▶ **Objective**
Single out the lines of the material that contain "this" and copy them.

▶ **Input material**
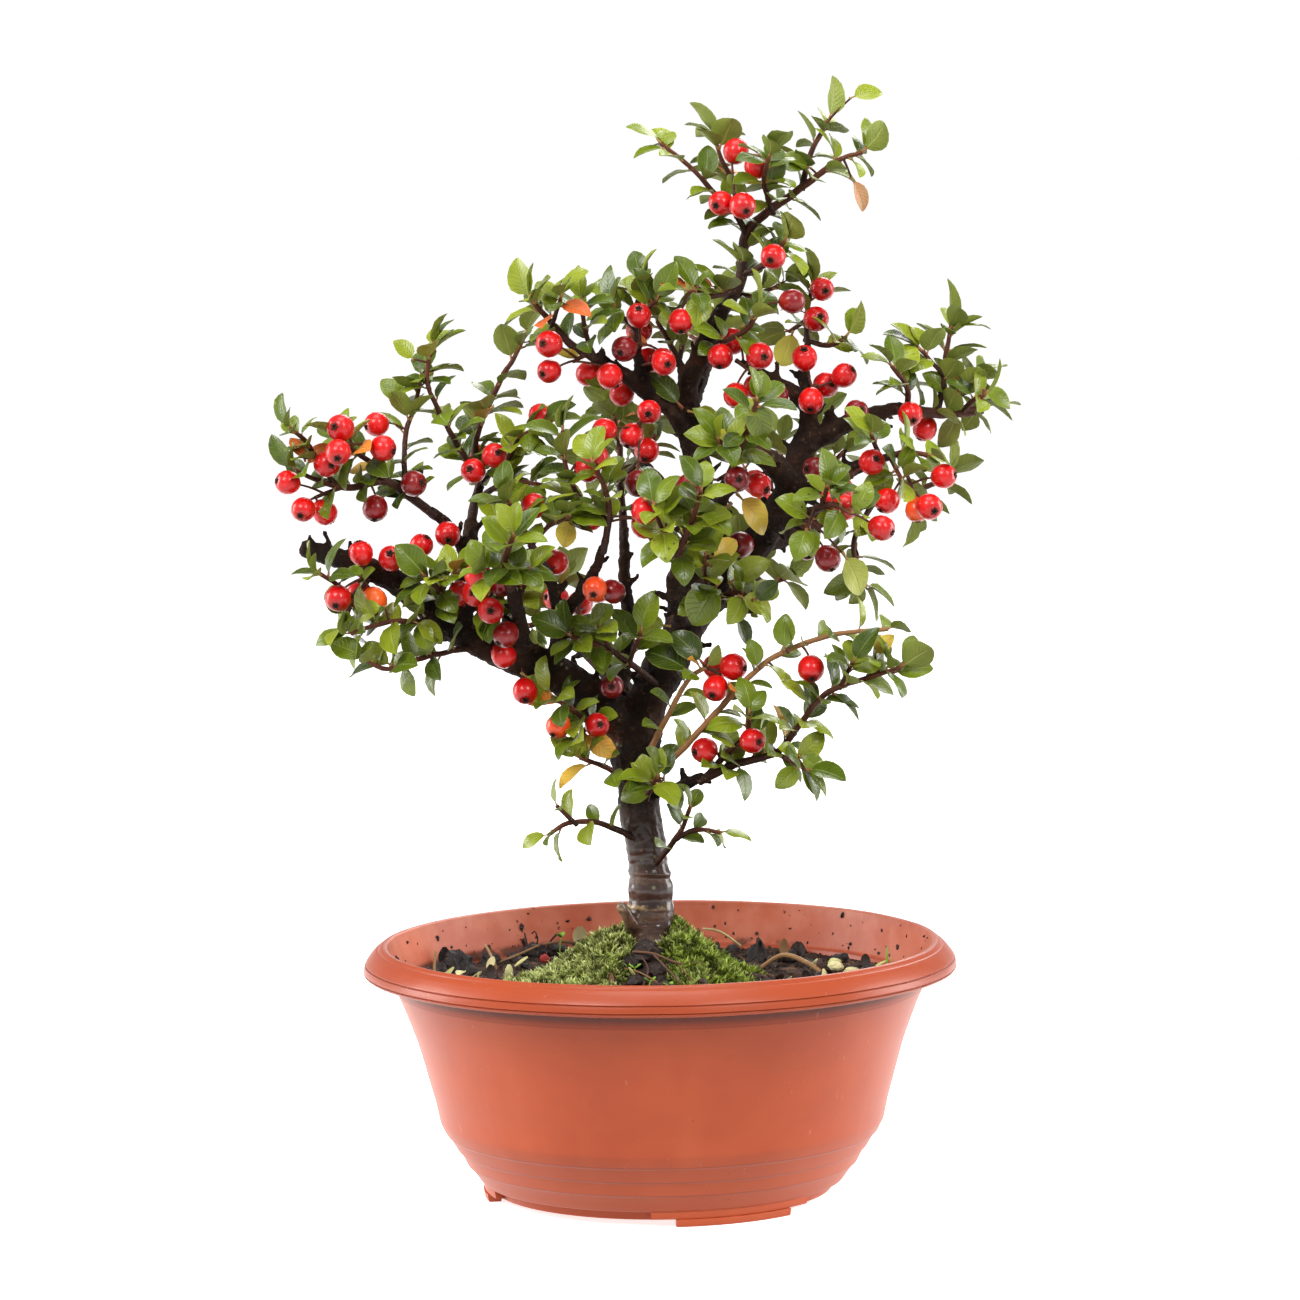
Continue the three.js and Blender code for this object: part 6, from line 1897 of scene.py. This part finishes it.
litter = {
    "ramp": [(0.0, (20, 15, 13)), (0.15, (40, 28, 24)), (0.3, (78, 48, 38)), (0.45, (150, 112, 70)),
             (0.6, (206, 198, 146)), (0.75, (176, 178, 92)), (0.88, (120, 164, 50)), (1.0, (150, 40, 32))],
    "clods": [  # x, y, lift, half width, half height, tone
        (-69, 40, 1.5, 5.9, 5.6, 0.03), (-76, 34, 0.5, 3.2, 3.4, 0.1), (-59, 45, 1.0, 3.4, 3.2, 0.06),
        (-44, 62, 1.2, 4.4, 3.6, 0.08), (-36, 70, 1.0, 3.6, 3.2, 0.05), (-27, 74, 1.0, 3.4, 2.6, 0.1),
        (-50, 54, 0.6, 3.0, 2.4, 0.16), (-78, 24, 0.4, 2.4, 2.2, 0.1), (-62, 20, 0.6, 2.6, 2.2, 0.12),
        (62, 37, 0.8, 3.0, 2.2, 0.08), (71, 22, 0.8, 2.9, 2.4, 0.02), (44, 50, 1.0, 3.8, 3.2, 0.08),
        (33, 62, 0.8, 3.2, 2.6, 0.12), (54, 6, 0.6, 2.4, 2.0, 0.1), (12, -40, 0.6, 2.6, 2.2, 0.12),
        (3, -31, 0.8, 2.8, 2.4, 0.08), (-26, -52, 0.5, 2.6, 2.0, 0.12), (9, 80, 0.5, 2.4, 2.0, 0.1),
        (14, -29, 3.0, 2.3, 2.0, 0.2), (-4, -13, 3.0, 5.4, 4.6, 0.14), (3, -15, 1.6, 4.2, 3.8, 0.08),
        (-10, -16, 1.4, 4.0, 3.4, 0.12), (-2, -20, 1.2, 4.6, 3.0, 0.16), (5, -23, 0.8, 3.4, 2.4, 0.1),
        (-8, -26, 0.6, 3.6, 2.4, 0.14), (0, -30, 0.8, 3.2, 2.2, 0.2),
    ],
    "pebbles": [(60, 27, 0.6, 2.8, 1.9, 0.6), (65.5, 23, 0.4, 3.0, 1.7, 0.57), (60, 34, 0.5, 2.3, 1.3, 0.66),
                (-38, -64, 0.4, 2.0, 1.4, 0.58), (-40, 51, 0.7, 1.9, 1.8, 1.0)],
    "flakes": [  # x, y, lift, length, width, turn, rise, curl, tone
        (-75, 19, 0.5, 6.4, 4.0, 20, 18, 0.7, 0.68), (-69, 25, 0.8, 5.0, 3.6, 70, 26, -0.6, 0.62),
        (-65, 18, 0.5, 6.0, 4.6, -30, 14, 0.8, 0.64), (-50, 37, 1.6, 5.6, 4.0, 10, 20, 0.5, 0.66),
        (-59, 30, 0.8, 5.4, 3.2, 60, 26, 0.8, 0.56), (-54, 22, 0.6, 5.4, 4.4, 150, 40, 1.6, 0.26),
        (-74, 40, 0.8, 8.0, 4.6, 110, 62, 0.8, 0.06), (-28, 80, 1.0, 7.4, 5.4, 95, 68, 0.5, 0.55),
        (-33, 55, 1.6, 8.0, 3.6, 0, 12, 0.6, 0.32), (-62, 58, 0.8, 7.0, 4.8, 40, 40, 0.7, 0.28),
        (31, 45, 1.0, 8.4, 4.8, 40, 30, 0.8, 0.05), (37, 46, 1.6, 8.0, 5.0, 150, 36, 0.9, 0.08),
        (43, 46, 2.0, 6.4, 3.4, 100, 66, 0.6, 0.42), (47, 48, 1.2, 7.0, 6.0, 60, 40, 1.0, 0.16),
        (50, 34, 4.4, 9.4, 4.0, -30, -32, 0.2, 0.05), (54, 15, 1.0, 3.8, 3.0, 60, 50, 0.6, 0.72),
        (73, 27, 0.8, 5.0, 3.0, 10, 12, 0.5, 0.7), (80, 8, 0.8, 5.0, 2.6, 70, 10, 0.6, 0.66),
        (39, -5, 1.0, 5.4, 3.4, -60, 20, 0.9, 0.2), (-8, -24, 0.6, 4.6, 3.4, 200, 40, 0.6, 0.72),
        (-16, -28, 0.8, 5.0, 1.8, 100, 60, 0.6, 0.36), (-2, -40, 0.5, 6.0, 3.6, 30, 14, 0.7, 0.3),
        (78, 24, 0.4, 8.2, 1.5, 200, 74, 0.5, 0.86), (80.5, 22, 0.4, 5.0, 1.2, 170, 58, 0.4, 0.8),
    ],
    "stems": [  # radius, tone, then its points as x, y, lift
        (0.85, 0.44, [(35, 26, 1), (42, 22, 4.4), (50, 17, 3.6), (58, 12, 0.4)]),
        (0.5, 0.43, [(-77, 20, 0), (-77, 22, 4), (-76.5, 24, 8)]),
        (0.45, 0.46, [(-60, 38, 7.4), (-58, 35, 4.5), (-56, 33, 0.4)]),
        (0.42, 0.4, [(-57, 44, 0.6), (-50, 48, 3), (-42, 54, 5)]),
        (0.45, 0.38, [(-40, 62, 4.6), (-32, 61, 5.2), (-22, 60, 4)]),
        (0.4, 0.46, [(-30, 50, 1), (-25, 52, 3.5), (-20, 54, 6.4)]),
        (0.32, 0.12, [(-46, 66, 3), (-46.6, 67, 6.5), (-47.2, 68, 9.4)]),
        (0.28, 0.14, [(-44, 66, 3), (-42.6, 66, 7.6), (-43.6, 66.4, 10.2), (-44.6, 66, 9)]),
        (0.34, 0.1, [(-40, 66, 3), (-38, 67, 6), (-35.6, 68, 8.4)]),
        (0.42, 0.34, [(-9, -17, 6), (-2, -20, 8), (6, -21, 7), (14, -20, 6)]),
        (0.34, 0.32, [(-2, -20, 7.6), (3, -25, 5.4), (7, -30, 2.4)]),
        (0.3, 0.36, [(6, -21, 6.6), (9, -26, 5), (12, -29, 2)]),
        (0.3, 0.3, [(-6, -19, 5), (-4, -25, 4.4), (-6, -31, 2)]),
        (0.26, 0.4, [(-12, -22, 3), (-7, -26, 4), (-1, -30, 3)]),
        (0.5, 0.22, [(-12, -46, 0.6), (-4, -50, 1.4), (6, -49, 0.4)]),
        (0.4, 0.42, [(47, -46, 0.4), (53, -40, 1.8), (60, -36, 0.4)]),
        (0.36, 0.64, [(15, 42, 12), (21, 46, 10), (28, 52, 4.6)]),
        (0.34, 0.66, [(7, 40, 15), (11, 44, 11)]),
    ],
    "seedlings": [
        (-9, -24, 2.6), (-4, -29, 1.2), (2, -31, 0.8), (-35, 61, 5), (24, -49, 1.0), (-60, -40, 0.8),
    ],
    "scattered": 150, "wallSpecks": 130,
    "wallFoot": (88.3, 72.9), "wallTop": (91.4, 84.6),
}


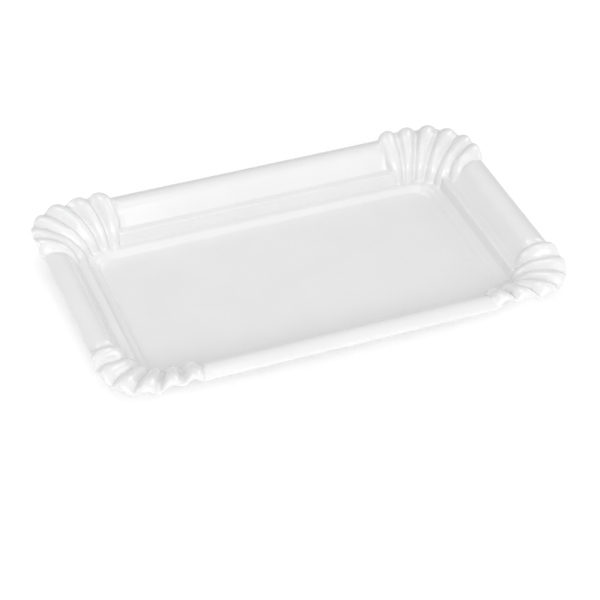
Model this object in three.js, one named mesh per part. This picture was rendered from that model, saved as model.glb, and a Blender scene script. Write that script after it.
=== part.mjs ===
// A china serving platter in the manner of a pressed-paper cake tray: a flat rectangular well,
// a wall that climbs in three risers with two narrow treads, a rolled rim along the four
// straight sides, and a fan of six rounded flutes round each corner, ending in a scalloped lip.
//
// It is one firing of porcelain, made of what a potter would name:
//   porcelain_body    the pressed, biscuit-fired casting
//   foot_ring         the ring under the base that it stands on, left bare and ground flat
//   glaze_coat        the glass skin over the well, wall, lip and outside, down to the foot ring
//   glaze_base_panel  the glazed panel inside the foot ring
//
// Millimetres, +Z up. X runs along the platter, the origin is on the table under its centre.
import * as THREE from 'three';
import { mergeVertices } from 'three/addons/utils/BufferGeometryUtils.js';

// ---------------------------------------------------------------- driving dimensions
const WELL_HALF_X = 113.1; // centre of the well to the foot of the end wall
const WELL_HALF_Y = 60.4; // centre of the well to the foot of the side wall
const WELL_CORNER = 12.5; // radius of the well's corners

const FOOT_HEIGHT = 1.8; // body's base plane above the table
const BASE_THICKNESS = 3.9; // body and glaze under the well
const GLAZE = 0.3; // thickness of the glaze
const SEAM = 0.02; // hairline between the glaze and the body
const WELL_TOP = FOOT_HEIGHT - GLAZE + BASE_THICKNESS; // glazed face of the well above the table

// The step that runs right round the well: distance out from the well's edge, height above the
// well, radius of its corners.
const STEP_RING = [
  [0, 0, WELL_CORNER], // edge of the well
  [3.2, 3.4, 14], // top of the first riser
  [8.1, 3.6, 16], // back of the lower tread, where the flutes spring from
];
// Section of the straight wall above it: distance out from the well's edge, height above the well.
const STRAIGHT_WALL = [
  [9.7, 11.3], // top of the second riser
  [14.9, 11.5], // back of the upper tread
  [18.7, 17.3], // third riser
  [21.5, 21.3],
  [24.2, 23.4],
  [27.5, 24.2], // crest of the rolled rim
  [31.3, 23.8],
  [34.5, 22.5],
  [36.0, 21.5], // top of the lip
];
// Section of the fluted wall along the valleys: share of the reach from the lower tread to the
// lip, and height above the well. It has one point for each point of STRAIGHT_WALL.
const FLUTED_WALL = [
  [0.09, 10.6],
  [0.2, 14.7],
  [0.35, 18.1],
  [0.5, 19.9],
  [0.63, 21.0],
  [0.76, 22.1],
  [0.87, 22.3],
  [0.96, 22.0],
  [1.0, 21.7],
];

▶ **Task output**
Continue the three.js and Blender code for this object: part 6, from line 1897 of scene.py. This part finishes it.
Model this object in three.js, one named mesh per part. This picture was rendered from that model, saved as model.glb, and a Blender scene script. Write that script after it.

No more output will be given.